GASB issues standard on majority equity interests

GASB logo at headquarters in Norwalk, Connecticut
GASB headquarters in Norwalk, Connecticut

The Governmental Accounting Standards Board released guidance Tuesday to clarify how to account for a state or local government’s majority equity interest in an organization that stays legally separate after it’s acquired.

For example, the guidance can be applied to a transaction in which a public hospital acquires a rehabilitation center, but the rehab center remains a separate legal entity.

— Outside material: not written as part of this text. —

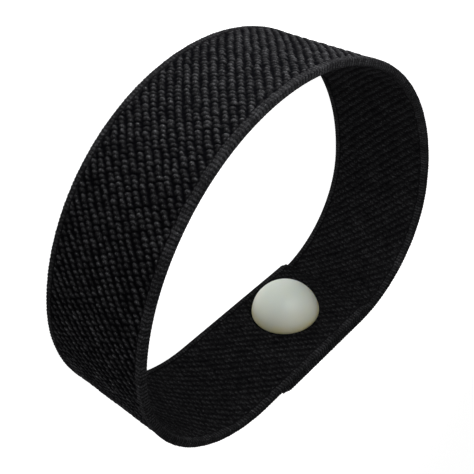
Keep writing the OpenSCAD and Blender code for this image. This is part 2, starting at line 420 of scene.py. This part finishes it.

In Statement No. 90, Majority Equity Interests, GASB said that a government’s majority equity interest in a legally separate organization should be reported as an investment if the equity interest meets GASB’s definition of an investment. In many cases, a majority equity interest that meets the definition of an investment should be measured using the equity method, according to the newly clarified guidance.

An earlier GASB standard, Statement No. 72, Fair Value Measurement and Application, defines an investment as “a security or other asset that (a) a government holds primarily for the purpose of income or profit and (b) has a present service capacity based solely on its ability to generate cash or to be sold to generate cash.”

Thus, for a majority equity interest in a legally separate entity that doesn’t meet the definition of an investment, Statement 90 requires a government to report the legally separate entity as a component unit. The new standard also offers guidance on re-measuring assets and liabilities of wholly acquired governmental organizations that stay legally separate, bringing the reporting of those acquisitions in line with earlier standards that apply to acquisitions that don’t remain legally separate.

The requirements of the standard take effect for reporting periods starting after Dec. 15, 2018, but GASB is encouraging government accountants to apply it even earlier. The new requirements should be applied retroactively, except for the provisions in the standard related to reporting a majority equity interest in a component unit and reporting a component unit if the government acquires a 100 percent equity interest. Those provisions should be applied on a prospective basis, according to GASB.